I was reading an article on Marissa Mayer and this particular section kind of struck a chord with me, as it perfectly describes why I applied to Automattic:
When people ask Mayer why she joined Google after getting her masters in symbolic systems at Stanford, she likes to tell them her “Laura Beckman story.” It’s about the daughter of her middle school piano teacher, Joanne Beckman.
Mayer begins: “Laura tried out for the volleyball team her junior year at high school. At the end of the tryouts, she was given a hard choice: bench on varsity, or start on JV.
“Most people, when they’re faced with this choice, would choose to play – and they’ll pick JV. Laura did the opposite. She chose varsity, and she benched the whole season.
“But then an amazing thing happened. Senior year she tried out and she made varsity as a starter, and all the JV starters from the previous year benched their whole senior year.
“I remember asking her: ‘How did you know to choose varsity?’
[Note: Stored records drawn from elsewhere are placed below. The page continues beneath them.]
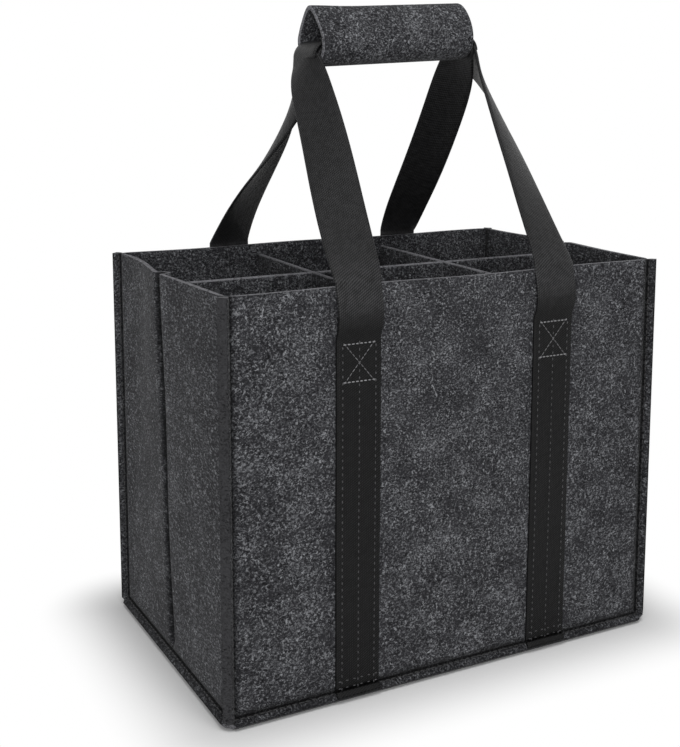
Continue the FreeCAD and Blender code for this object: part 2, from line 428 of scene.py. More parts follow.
def node(tree, new, settings=None, **links):
    """Adds a node with its settings and links.

    new is Blender's name of its kind, where ShaderNode may be left off, or a node that is there already.
    settings are its properties and constant inputs, and "stops" the (place, grey or colour) pairs of a ramp.
    links name an input, or number it as i0, and give the node or the output that feeds it.
    """
    if isinstance(new, str):
        new = tree.nodes.new(new if "Node" in new else f"ShaderNode{new}")
    for key, value in (settings or {}).items():
        if key == "stops":
            elements = new.color_ramp.elements
            while len(elements) < len(value):
                elements.new(0.5)
            for element, (place, tone) in zip(elements, value):
                element.position = place
                element.color = (*np.broadcast_to(tone, 3), 1)
        elif isinstance(key, int) or key in new.inputs:
            new.inputs[key].default_value = value
        else:
            setattr(new, key, value)
    for key, source in links.items():
        key = int(key[1:]) if key[0] == "i" and key[1:].isdigit() else key.replace("_", " ")
        if isinstance(source, bpy.types.Node):
            source = next(output for output in source.outputs if output.enabled)
        tree.links.new(source, new.inputs[key])
    return new


def colour_with_painted_shade(add, shader, colour, stops):
    """Feeds the base colour, multiplied by the stops that turn the painted shade attribute into painted shade.
    """
    pressed = add("Attribute", {"attribute_name": "pressed"})
    shade = add("ValToRGB", {"stops": stops}, Fac=pressed.outputs["Fac"])
    final = add("Mix", {"data_type": "RGBA", "blend_type": "MULTIPLY", 0: 1.0}, i6=colour, i7=shade)
    add(shader, Base_Color=final)


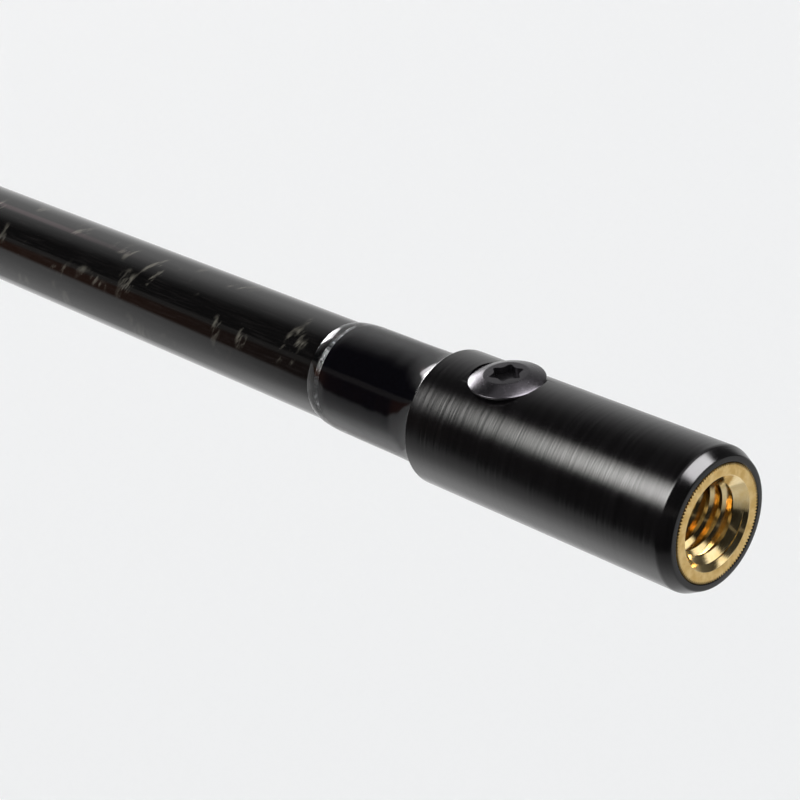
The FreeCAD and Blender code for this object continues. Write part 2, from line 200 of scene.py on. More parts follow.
class Bench:
    # builds one node tree
    def __init__(self, owner):
        owner.use_nodes = True
        self.tree = owner.node_tree
        self.tree.nodes.clear()

    def node(self, kind, settings=None, inputs=None, output=0):
        made = self.tree.nodes.new(kind)
        for key, value in (settings or {}).items():
            if key == "stops":
                self.setStops(made.color_ramp, value)
            else:
                setattr(made, key, value)
        for key, value in (inputs or {}).items():
            self.feed(made.inputs[key], value)
        return Wire(self, made.outputs[output]) if len(made.outputs) else None

    def setStops(self, ramp, stops):
        while len(ramp.elements) < len(stops):
            ramp.elements.new(1.0)
        for element, (position, colour) in zip(ramp.elements, stops):
            element.position = position
            element.color = (*colour, 1)

    def feed(self, socket, value):
        if isinstance(value, Wire):
            self.tree.links.new(value.socket, socket)
        elif hasattr(value, "__len__") and len(value) == 3 and socket.type == "RGBA":
            socket.default_value = (*value, 1)
        else:
            socket.default_value = value

    def coordinates(self):
        # object coordinates in millimetres, split, and the angle round the pole
        place = self.node("ShaderNodeTexCoord", output="Object")
        x = self.node("ShaderNodeSeparateXYZ", {}, {0: place}, "X") * 1000
        y = self.node("ShaderNodeSeparateXYZ", {}, {0: place}, "Y") * 1000
        z = self.node("ShaderNodeSeparateXYZ", {}, {0: place}, "Z") * 1000
        angle = self.node("ShaderNodeMath", {"operation": "ARCTAN2"}, {0: z, 1: y})
        return x, y, z, angle

    def vector(self, x, y, z):
        return self.node("ShaderNodeCombineXYZ", {}, {0: x, 1: y, 2: z})

    def noise(self, vector, scale, detail=2.0, roughness=0.5):
        return self.node("ShaderNodeTexNoise", {},
                         {"Vector": vector, "Scale": scale, "Detail": detail,
                          "Roughness": roughness}, "Fac")

    def step(self, value, low, high):
        # smooth mask that rises from 0 at low to 1 at high
        return self.node("ShaderNodeMapRange", {"interpolation_type": "SMOOTHSTEP"},
                         {"Value": value, "From Min": low, "From Max": high}, 0)

    def mixColour(self, factor, first, second):
        return self.node("ShaderNodeMix", {"data_type": "RGBA"},
                         {0: factor, 6: first, 7: second}, 2)

    def levels(self, share, stops):
        # grey ramp whose stops are degrees round the pole, from -90 to 270
        greys = [((at + 90) / 360, (level, level, level)) for at, level in stops]
        return self.node("ShaderNodeValToRGB", {"stops": greys}, {0: share})

    def addColour(self, colour, amount, tint):
        # colour + amount * tint
        tinted = self.node("ShaderNodeVectorMath", {"operation": "SCALE"}, {0: tint, 3: amount})
        return self.node("ShaderNodeVectorMath", {"operation": "ADD"}, {0: colour, 1: tinted})

    def bump(self, height, strength, distance):
        return self.node("ShaderNodeBump", {},
                         {"Strength": strength, "Distance": distance, "Height": height})

    def surface(self, **sockets):
        made = self.node("ShaderNodeBsdfPrincipled", {},
                         {key.replace("_", " "): value for key, value in sockets.items()})
        self.node("ShaderNodeOutputMaterial", {}, {"Surface": made})


def newMaterial(name):
    material = bpy.data.materials.new(name)
    return material, Bench(material)


carbonLook = {"black": (0.0035, 0.0033, 0.0034), "fleckAndSheen": (0.125, 0.118, 0.10),
              "grey": (0.010, 0.009, 0.009), "clusterSize": 5.2, "strokeWidth": 0.8, "slant": 0.45}


def makeCarbon():
    # clear-lacquered black carbon with clusters of pale broken strokes; the strokes are painted
    # stronger on the upper front side, a painted highlight where the key light falls
    material, bench = newMaterial("carbonLacquer")
    look = carbonLook
    x, y, z, angle = bench.coordinates()
    radius = (y * y + z * z) ** 0.5
    around = angle * radius
    place = bench.node("ShaderNodeTexCoord", output="Object")
    cluster = bench.noise(place, 1000 / look["clusterSize"], 1.0)
    clusterMask = bench.step(cluster, 0.54, 0.63)
    strokeMap = bench.vector((x + around * look["slant"]) / look["strokeWidth"], y * 0.55, z * 0.55)
    strokes = bench.noise(strokeMap, 0.55, 3.0, 0.6)
    strokeAndSheenMask = bench.step(strokes, 0.5, 0.68)
    # painted highlight: the pale strokes are painted four times stronger on the upper front side of
    # the tube, where the key light falls, than underneath
    paintedLitSide = bench.step(angle, 1.2, 1.8) * (1 - bench.step(angle, 2.55, 2.9))
    strokeAndSheenMask = strokeAndSheenMask * (0.25 + 0.75 * paintedLitSide)
    weave = bench.noise(bench.vector(x * 0.25, y * 5, z * 5), 1.0, 2.0)
    # this mix carries the real strokes together with their painted lit-side highlight
    fleckAndSheen = clusterMask * strokeAndSheenMask
    base = bench.mixColour(bench.step(weave, 0.45, 0.8), look["black"], look["grey"])
    colour = bench.mixColour(fleckAndSheen, base, look["fleckAndSheen"])
    bench.surface(Base_Color=colour, Roughness=0.5, Coat_Weight=1.0, Coat_Roughness=0.02,
                  Coat_IOR=1.5, Specular_IOR_Level=0.0)
    return material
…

“And she said, ‘I just knew that if I got to practice with the better players every day, I would become a much better player, even if I didn’t get to play in any of the games.’”
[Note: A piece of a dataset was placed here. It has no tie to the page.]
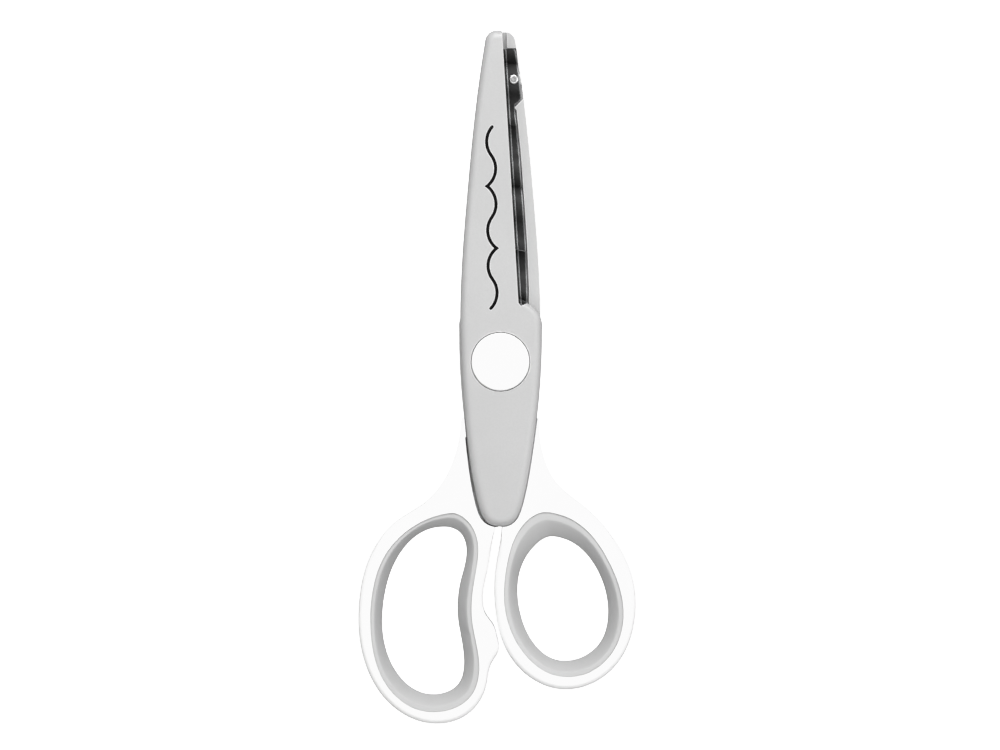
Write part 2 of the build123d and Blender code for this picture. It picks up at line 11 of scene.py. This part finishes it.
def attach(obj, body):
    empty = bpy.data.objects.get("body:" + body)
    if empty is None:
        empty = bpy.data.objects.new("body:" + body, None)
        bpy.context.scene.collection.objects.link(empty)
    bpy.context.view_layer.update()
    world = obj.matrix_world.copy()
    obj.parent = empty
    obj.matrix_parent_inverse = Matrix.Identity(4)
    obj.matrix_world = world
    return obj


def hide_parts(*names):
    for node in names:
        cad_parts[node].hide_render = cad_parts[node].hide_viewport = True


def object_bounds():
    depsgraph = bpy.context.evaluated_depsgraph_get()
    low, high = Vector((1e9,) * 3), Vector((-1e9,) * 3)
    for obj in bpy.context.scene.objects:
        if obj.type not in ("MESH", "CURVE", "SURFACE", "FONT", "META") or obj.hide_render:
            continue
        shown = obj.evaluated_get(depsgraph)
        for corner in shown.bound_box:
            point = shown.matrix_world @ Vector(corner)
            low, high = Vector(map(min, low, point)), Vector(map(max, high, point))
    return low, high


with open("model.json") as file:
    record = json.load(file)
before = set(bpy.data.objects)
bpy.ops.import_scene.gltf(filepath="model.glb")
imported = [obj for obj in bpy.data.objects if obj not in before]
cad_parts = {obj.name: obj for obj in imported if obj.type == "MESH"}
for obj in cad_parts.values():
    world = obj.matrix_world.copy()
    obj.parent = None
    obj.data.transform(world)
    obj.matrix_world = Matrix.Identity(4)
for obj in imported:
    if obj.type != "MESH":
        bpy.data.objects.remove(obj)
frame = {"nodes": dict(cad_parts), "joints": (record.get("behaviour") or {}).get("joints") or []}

# Decorative edge scissors lying flat, seen from straight above. Metres, +Y to the tips, +Z up.
MM = 0.001
CAD_LOW, CAD_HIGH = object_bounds()
MIDDLE = (CAD_LOW + CAD_HIGH) / 2
LENGTH = CAD_HIGH.y - CAD_LOW.y
MID = frame["joints"][0]["pos_m"][2]  # height of the plane between the two halves

FRONT, REAR = "front_half", "rear_half"


def grey(value):
    return (value, value, value)


# ---------------------------------------------------------------- camera, light, floor
LENS = 200.0
SENSOR = 36.0
ASPECT = 1000 / 750
LENGTH_SHARE = 0.9218
FRAME_OFFSET = Vector((0.7 * MM, 0.5 * MM, 0))
CLIP_END = 10.0


def make_camera():
    """Straight above, framed by the object's length."""
    camera = bpy.data.cameras.new("camera")
    camera.lens = LENS
    camera.sensor_width = SENSOR
    view = bpy.data.objects.new("camera", camera)
    bpy.context.scene.collection.objects.link(view)
    seen_width = LENGTH / LENGTH_SHARE * ASPECT
    view.location = MIDDLE + FRAME_OFFSET
    view.location.z = MID + seen_width * LENS / SENSOR
    camera.clip_end = CLIP_END
    bpy.context.scene.camera = view


WHITE_LEVEL = 1.6
# Light divided by the white level, and what the curve makes of it.
TONE_POINTS = [(0.2, 0.32), (0.41, 0.652), (0.55, 0.87), (0.64, 0.95), (0.78, 0.968), (0.93, 0.98)]


def expose():
    """Even tones up to light grey, then a soft shoulder that keeps white plastic from burning out."""
    settings = bpy.context.scene.view_settings
    settings.view_transform = "Standard"
    settings.use_curve_mapping = True
    mapping = settings.curve_mapping
    mapping.white_level = (WHITE_LEVEL,) * 3
    for point in TONE_POINTS:
        mapping.curves[3].points.new(*point)
    mapping.update()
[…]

The moral of Mayer’s story is that it’s always better to surround yourself with the best people so that they will challenge you and you will grow.
“My quest to find, and be surrounded by, smart people is what brought me to Google,” she says.
2 thoughts on “The Laura Beckman story”
Epiphanic moment! Also a good measuring stick to determine when it’s time to move on from a workplace.
Great post!! In some of my reading one similar idea is that practice does not make one perfect, Perfect Practice make one perfect. Practicing or working with people that are more skilled or more experienced than you will make you better.